Southern Inland are looking to help clubs, officials and players adapt to a big change to tackling.
In a bid to reduce concussions and increase participation, chest-height tackles are now banned after a dramatic change to rugby's tackle laws for all players below Super Rugby level.
Instead players must tackle below the sternum of the ball-carrier.
Currently the limit has been at the shoulder.
Southern Inland rugby manager Jack Heffernan does not believe it will have a dramatic impact on the competition.
Especially with new education programs set to be rolled out before the start of the season.
"Hopefully with an effective roll out of education we shouldn't see too much change," Heffernan said.
"I think we can all probably agree there might be some struggles to start off with but if we can get all of our key stakeholders, between our match officials, coaches and players, on the same page before round one hopefully it will be a very smooth transition."
Southern Inland are looking to host sessions with clubs to help the transition.
Heffernan believes trials leading up to the start of the season will be essential to help all involved have a better understanding of the new rule and how it will be interrupted.

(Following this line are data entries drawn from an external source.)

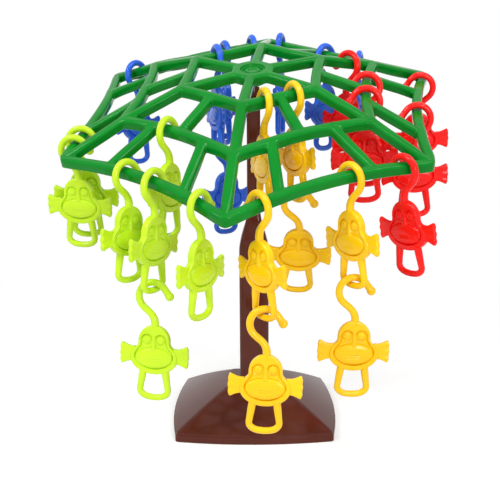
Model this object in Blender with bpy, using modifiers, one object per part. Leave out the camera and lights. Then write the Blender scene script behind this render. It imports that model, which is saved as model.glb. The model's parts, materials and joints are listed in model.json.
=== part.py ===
"""Balancing game: hooked monkeys hung on a tree crown that leans on a ball-headed pin.

Metres, +Z up. The origin is the middle of the base's underside, and the front of the
game faces -Y. The crown is modelled upright about its pivot and then leaned.
"""

import math

import bmesh
import bpy
from mathutils import Matrix, Vector

# Clearances shared by every piece
GAP = 0.0003
MERGE = 0.00001
OVERRUN = 0.002

# Base: a square foot with bowed sides and a domed top
BASE_HALF_WIDTH = 0.0486
BASE_SIDE_BOW = 0.0042
BASE_LIP_HEIGHT = 0.0046
BASE_LIP_STEP = 0.0007
BASE_SKIRT_HEIGHT = 0.0060
BASE_HEIGHT = 0.025
BASE_PLATEAU_HALF_WIDTH = 0.0155
BASE_BULGE_SHARE = 0.20
BASE_WALL = 0.0022
BASE_CORNER_RADIUS = 0.0018
BASE_DOME_LEVELS = 4
BASE_RIB_THICKNESS = 0.0016
BASE_RIB_HEIGHT = 0.0045

# Trunk: a square column with rounded corners that narrows to a slim stem
COLUMN_WIDTH = 0.019
COLUMN_CORNER = 0.003
STEM_WIDTH = 0.0086
STEM_CORNER = 0.0018
FLARE_BOTTOM = 0.114
FLARE_TOP = 0.136
NECK_RADIUS = 0.0042
NECK_LENGTH = 0.006
TENON_WIDTH = 0.0142
TENON_CORNER = 0.0016
TENON_LENGTH = 0.019
SOCKET_WALL = 0.002
SOCKET_FLOOR = 0.002

# Pivot: a ball-headed pin in the neck, and the cup under the crown's hub
PIVOT_HEIGHT = 0.21787
BALL_RADIUS = 0.0026
PIN_RADIUS = 0.0015
PIN_BORE_RADIUS = 0.0019
PIN_DEPTH = 0.011
CUP_RADIUS = 0.0055
CUP_HEIGHT = 0.0068

# Crown: six ribs, three rings and the struts between them
HUB_TOP = 0.010
HUB_RADIUS = 0.0138
HUB_THICKNESS = 0.0055
HUB_EDGE = 0.0006
RECESS_RADIUS = 0.0076
RECESS_DEPTH = 0.0016
BOSS_RADIUS = 0.0046
BOSS_HEIGHT = 0.0008
SOCKET_TUBE_WALL = 0.0023
SOCKET_MOUTH = 0.0008
RIM_RADIUS = 0.125
MIDDLE_RING_SHARE = 0.6784
INNER_RING_SHARE = 0.3728
MIDDLE_RADIUS = RIM_RADIUS * MIDDLE_RING_SHARE
INNER_RADIUS = RIM_RADIUS * INNER_RING_SHARE
INNER_DROP = 0.0047
MIDDLE_DROP = 0.0164
RIM_DROP = 0.0329
INNER_BOW = 0.0006
MIDDLE_BOW = 0.0036
RIM_BOW = 0.0069
RIM_CORNER_RADIUS = 0.0035
ROD_WIDTH = 0.0062
ROD_HEIGHT = 0.0066
ROD_CHAMFER = 0.0010
ROD_DRAFT = 0.0003
RIB_COUNT = 6

# How the crown stands at rest
SPIN_DEGREES = -8.88
LEAN_FORWARD_DEGREES = 22.80
LEAN_SIDE_DEGREES = -3.45

# Monkey: a flat moulding with a hook above and a loop below, in its own plane
DOME_RADIUS = 0.0094
MUZZLE_HALF_WIDTH = 0.0142
MUZZLE_HALF_HEIGHT = 0.0098
MUZZLE_DROP = 0.0100
HEAD_THICKNESS = 0.0044
PAD_HALF_WIDTH = 0.0116
PAD_HALF_HEIGHT = 0.0064
PAD_DROP = 0.0106
PAD_RELIEF = 0.0008
BROW_HALF_WIDTH = 0.0074
BROW_HALF_HEIGHT = 0.0030
BROW_RISE = 0.0006
BROW_RELIEF = 0.0006
EAR_NECK = 0.0156
EAR_TIP = 0.0205
EAR_NECK_HALF_HEIGHT = 0.0042
EAR_TIP_HALF_HEIGHT = 0.0064
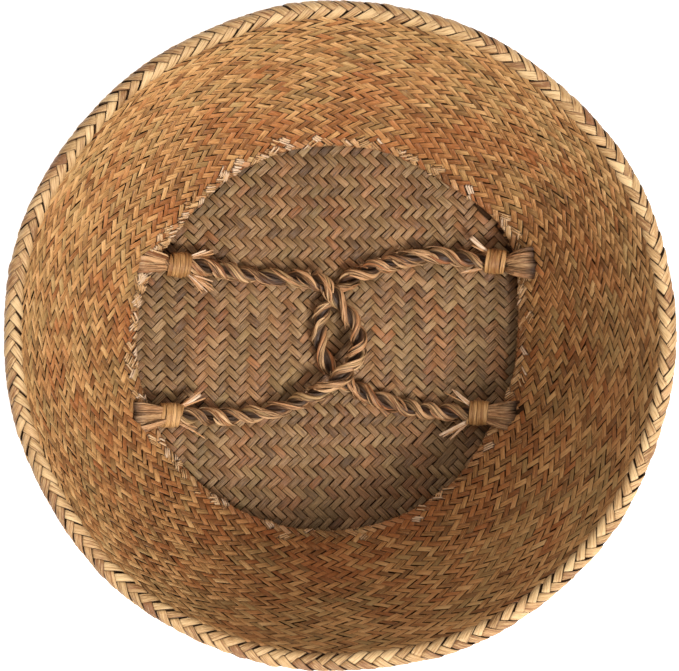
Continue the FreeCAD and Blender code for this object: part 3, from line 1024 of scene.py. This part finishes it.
class BASKET_OT_rope_ends(bpy.types.Operator):
    """Anchor loops, raffia lashings and loose blade ends at the four rope ends"""

    bl_idname = "basket.rope_ends"
    bl_label = "Loops, lashings and loose ends"

    def execute(self, context):
        sizes = sizes_of(context)
        on_rope = {"left": [], "right": []}
        for seed, (name, (side_x, _, _, start)) in enumerate(ENDS.items()):
            side_name = name.split("_")[1]
            route = LEFT_ROUTE if side_name == "left" else RIGHT_ROUTE
            path, far = evenly(route_line(handle_points(side_name, route)), 0.5 * MM)
            if name.startswith("lower"):
                path = path[::-1]
            rng = np.random.default_rng(60 + seed)
            self.make_loop(name, side_name, path, side_x, rng)
            on_rope[side_name] += [
                self.make_lashing(name, side_name, path, far, start, sizes, rng),
                self.make_tails(name, side_name, path, far, start + sizes.lashing_length, rng),
            ]
        for side_name, route in (("left", LEFT_ROUTE), ("right", RIGHT_ROUTE)):
            points = handle_points(side_name, route)
            path = route_line(points)
            bpy.data.objects[side_name + "_rope"]
        return {"FINISHED"}

    def make_loop(self, name, side_name, path, side_x, rng):
        """Blades from the lashing over the ring's top into the wall, behind it, and back under the rim's edge.

        A blade's place is the loop's middle + radius (cos a inward + sin a up), fanned out along Y by
        flare = sin(0.75 a + 0.15)^1.2. The loop stays with the rim when its handle swings.
        """
        middle = loop_middle(name)
        inward = np.array((-float(side_x), 0.0, 0.0))
        lean, reach = FANS[name]
        bundle = Bundle()
        blades = 11
        for k in range(blades):
            place = (k + 0.5) / blades * 2 - 1
            a = np.linspace(-0.25, math.tau - 0.55, 48)
            radius = (8.0 + rng.uniform(-0.9, 0.9) + 0.8 * np.sin(a * 2 + k)) * MM
            radius = radius + 1.3 * MM * np.exp(-(((a - 1.6) / 0.7) ** 2))
            flare = np.clip(np.sin(a * 0.75 + 0.15), 0, 1) ** 1.2
            across = (place * (3.4 + 4.8 * flare) + lean * flare) * MM
            points = middle + radius[:, None] * (np.cos(a)[:, None] * inward + np.sin(a)[:, None] * UP)
            points[:, 1] += across
            points += reach * MM * np.exp(-((a / 0.55) ** 2))[:, None] * inward
            out = np.cos(a)[:, None] * inward + np.sin(a)[:, None] * UP
            out = unit(out + 0.25 * rng.normal(0, 1) * np.array((0, 1.0, 0)))
            way = unit(np.gradient(points, axis=0))
            side = unit(np.cross(way, out))
            width = rng.uniform(0.8, 1.5) * MM
            tint = np.full(48, rng.normal(0.56, 0.17))
            # Painted shade where the blades go into the wall, for the dark hole behind them.
            dark = 0.95 * np.exp(-(((a - 1.95) / 0.42) ** 2))
            add_ribbon(bundle, points, side, out, width, 0.35 * MM, tint, red=rng.uniform(-0.1, 0.5), edge=dark, rims=0.7)
        loop = declare(bundle.piece(name + "_loop_blades", "twisted_rope"), "rope_grass", name + "_loop")
        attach(loop, "rim")

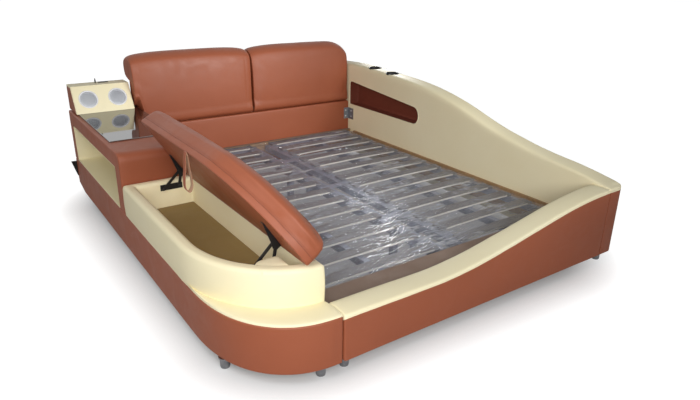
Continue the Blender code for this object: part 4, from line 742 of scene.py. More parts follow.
# Geometry Nodes


def geometry_tree(name, inputs):
    """An empty geometry tree with named inputs, as (tree, its inputs, its output node)."""
    tree = bpy.data.node_groups.new(name, "GeometryNodeTree")
    tree.interface.new_socket("Geometry", in_out="INPUT", socket_type="NodeSocketGeometry")
    for key, kind in inputs.items():
        tree.interface.new_socket(key, in_out="INPUT", socket_type="NodeSocket" + kind)
    tree.interface.new_socket("Geometry", in_out="OUTPUT", socket_type="NodeSocketGeometry")
    return tree, tree.nodes.new("NodeGroupInput").outputs, tree.nodes.new("NodeGroupOutput")


def end_tree(tree, geometry, given, out):
    """Close a tree with real geometry and its finish."""
    real = node(tree, "GeometryNodeRealizeInstances", {0: geometry}).outputs[0]
    painted = node(tree, "GeometryNodeSetMaterial", {"Geometry": real, "Material": given["Finish"]}).outputs[0]
    tree.links.new(painted, out.inputs[0])
    return tree


def copies_tree():
    """One copy of a piece on each point, turned by the point's own angles."""
    tree, given, out = geometry_tree("copies_on_points", {"Piece": "Object", "Size": "Float", "Finish": "Material"})
    source = node(tree, "GeometryNodeObjectInfo", {"Object": given["Piece"]}).outputs["Geometry"]
    turn = node(tree, "GeometryNodeInputNamedAttribute", {"Name": "turn"}, data_type="FLOAT_VECTOR").outputs[0]
    copies = node(tree, "GeometryNodeInstanceOnPoints", {"Points": given["Geometry"], "Instance": source,
                                                         "Rotation": turn, "Scale": given["Size"]}).outputs[0]
    return end_tree(tree, copies, given, out)


def row_tree():
    """A straight row of like pieces at one pitch, its upper faces in a finish of their own."""
    tree, given, out = geometry_tree("row_of_slats", {"Piece": "Object", "Count": "Int", "Pitch": "Float",
                                                      "Finish": "Material", "Face Finish": "Material"})
    step = node(tree, "ShaderNodeCombineXYZ", {"Y": given["Pitch"]}).outputs[0]
    line = node(tree, "GeometryNodeMeshLine", {"Count": given["Count"], "Offset": step}).outputs[0]
    source = node(tree, "GeometryNodeObjectInfo", {"Object": given["Piece"]}).outputs["Geometry"]
    copies = node(tree, "GeometryNodeInstanceOnPoints", {"Points": line, "Instance": source}).outputs[0]
    real = node(tree, "GeometryNodeRealizeInstances", {0: copies}).outputs[0]
    painted = node(tree, "GeometryNodeSetMaterial", {"Geometry": real, "Material": given["Finish"]}).outputs[0]
    normal = node(tree, "GeometryNodeInputNormal").outputs[0]
    up = node(tree, "ShaderNodeSeparateXYZ", {0: normal}).outputs["Z"]
    facing = node(tree, "FunctionNodeCompare", {"A": up, "B": 0.7}, operation="GREATER_THAN").outputs[0]
    both = node(tree, "GeometryNodeSetMaterial", {"Geometry": painted, "Selection": facing,
                                                  "Material": given["Face Finish"]}).outputs[0]
    tree.links.new(both, out.inputs[0])
    return tree


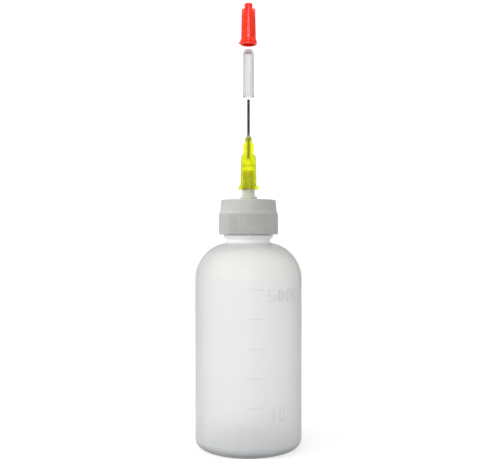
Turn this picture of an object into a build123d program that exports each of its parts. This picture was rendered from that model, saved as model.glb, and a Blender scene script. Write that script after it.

Waratahs coach Nick McCarthy expects it will take some getting used to.
However he can see plenty of benefits in the long run.
"I think it's a law change that has the potential to make the game safer and should mitigate some of the long-term health issues that can be associated with high-impact collision sports," McCarthy said.
"My concern is we will see an uptick in concussion related issues on the tackler but I think in the long-term it will be a good situation for the game and I see it fairly similarly to when the shoulder charge was made illegal in both rugby league and rugby union.
"It wasn't taken well by the supporters but it made both games safer in the short and medium term.
"If it can make the game safer and more kids are interested in playing the game then we probably owe it to ourselves to give it a crack."
McCarthy expects there will be a real emphasis on changing tackling technique.
He also expects the Southern Inland judiciary
"I think it will be difficult for the referees and our judiciary, which was already busy this year, will be even more so," McCarthy said.
"I just see there will be quite a big transition in the new implementation of that law."
However Heffernan doesn't believe the change will see more red cards, but rather more penalties during games.